Meaning to say, "youse doose the crime, youse doose the time", and me not doing the crime would leave the whole world with a different configuration of reality in which I am not locked up in a room behind bars. And that choice of either doing or not doing the crime is "Free Will".

Gordon, no. That's not the problem. The problem is with reconciling determinism with probability distribution. The inherent uncertainity is what "free will" is all about.

That I can choose is at the crux of free will. Eliezer goes on about not having the choice not to choose and therefore it is deterministic (or whatever the QM equivalent term he wants to use. You get the picture.) And then you get into definitional issues.

There still is segue missing between bridging this thought with his earlier comments on macro level decoherence and its "collapse into reality". I am looking forward to his building that bridge.

Shane, true. "What supports the world" (and the consequent support mechanisms for the turtles) is the 'wrong question', so to speak. But the question we set out to answer was "What shape is the world?". Not even "Is the world flat?". Glossing over the myriad of Eliezer's posts (I swear, I read them dilligently! Though I am neither a physicist, nor for that matter a reductionist), they add up to a pyramid of straw men.

Take this particular point of 'Me' vs. 'Physics'. The answer one takes away from this post is that I am a subset of Physics. Fair enough. Unfortunately, the question asked is not 'Me' vs. 'Physics'. The question is on free will. The answer to that, at least from what little I can glean from Eliezer's insightful writings, is supposed to be, "Free will? That is the wrong question. Since reality is physically and fundamentally probabalistic, there is a multititude of options in a given range whose endpoints are bound by the laws of Physics.
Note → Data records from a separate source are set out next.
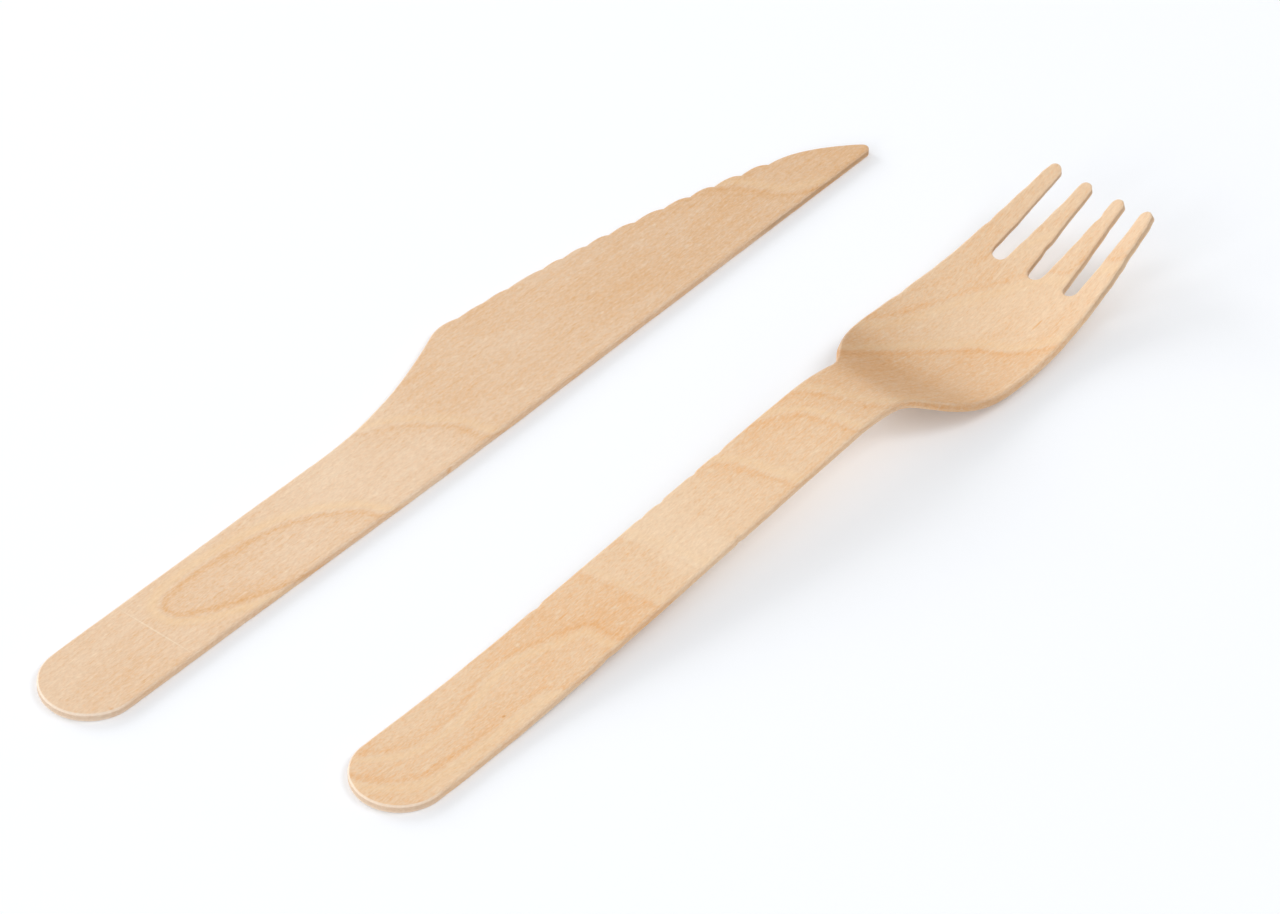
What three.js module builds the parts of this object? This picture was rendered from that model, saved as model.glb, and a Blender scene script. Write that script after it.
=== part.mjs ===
// A wooden knife and fork, the throwaway kind, each stamped from a thin birch sheet.
// The knife stays flat. The fork's blank is pressed into a curved, dished head with raised tines.
// Units are millimetres, +Z is up, and both pieces point along +Y from handle end to tip.
import * as THREE from 'three';

// The birch sheet that both pieces are cut from
const sheetThickness = 1.25;
const edgeRound = 0.35; // tumbling rounds every cut edge by this much

// The knife, measured from its straight back
const knifeHandleLength = 60;
const knifeHandleWidth = 14.6;
const handleNarrowing = 0.2; // the handle is this much slimmer where the blade starts
const flareLength = 30; // the handle's side sweeps out to the blade's shoulder
const bladeWidth = 21.05;
const shoulderLength = 6.2;
const shoulderDrop = 0.65; // how far the side falls away at both ends of the rounded shoulder
const edgeLength = 55.8; // the scalloped stretch, along the knife
const edgeEndWidth = 9.25; // blade width left after the last scallop
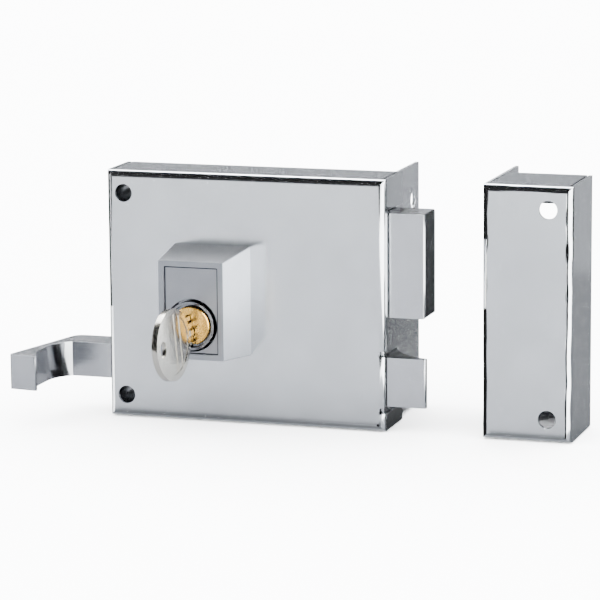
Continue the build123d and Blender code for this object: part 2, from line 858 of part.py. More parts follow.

And further since you are a part of that very reality and since you are also governed by the same probabilistic amplitudes, there is a computable and assignable number for the probability that each of the above options can be realised" which paraphrased means "no answer" or paraphrased differently can mean "Yup. You got a choice to take a chance. Odds ain't good though." Absolutely true, no doubt. But like I said, straw men. More importanlt, does not decidely negate or affirm the question "do I have free will"?

Somehow, I get this nagging feeling that you use 'wrong question' as a, in your own words, 'stop word'. This series is leading upto 'can't say' and 'no answer' for any and all questions that you have explicitly started out to answer.

Decide that things are allowed to be unmagical, knowable, scientifically explicable, in a word, real, and yet still worth caring about

Language always reveals your biases. You must overcome the bias. Not be clever with language constructs.

You see, there would be no need for these choices, if you consciously change your mindset to remove the words 'and yet still' and replace them with 'because they are'.

Moving on, categorization as the holy of holies has been attempted before. It has met with mixed results.

I think this post covers a lot of "overcoming bias" in total. To pick on thought completions:

But the Great Stories in their current forms have already been told, over and over. I do not think it ill if some of them should change their forms, or diversify their endings.

Paraphrased completed thought: "I can, and I should, change, because I should, and I can."

"And they lived happily ever after" seems worth trying at least once.

Paraphrased completed thought: "An enumeration of possibilities completes me."

With more than six billion of us at the last count, does Jupiter really need to be on the list of potential protagonists?

Paraphrased completed thought: "A metaphorical approximation is beneath me."

So, let's see.

You wanna play "God"?

Fine. Good luck.

Slighlty off-topic. I am a bit new to all this. I am a bit thick too. So help me out here. Please.

Am I right in understanding that the map/territory analogy implies that the map is always evaluated outside the territory?

I guess, I'm asking the age old Star Trek transporter question. When I am beamed up, which part of which quark forms the boundary between me and Scotty.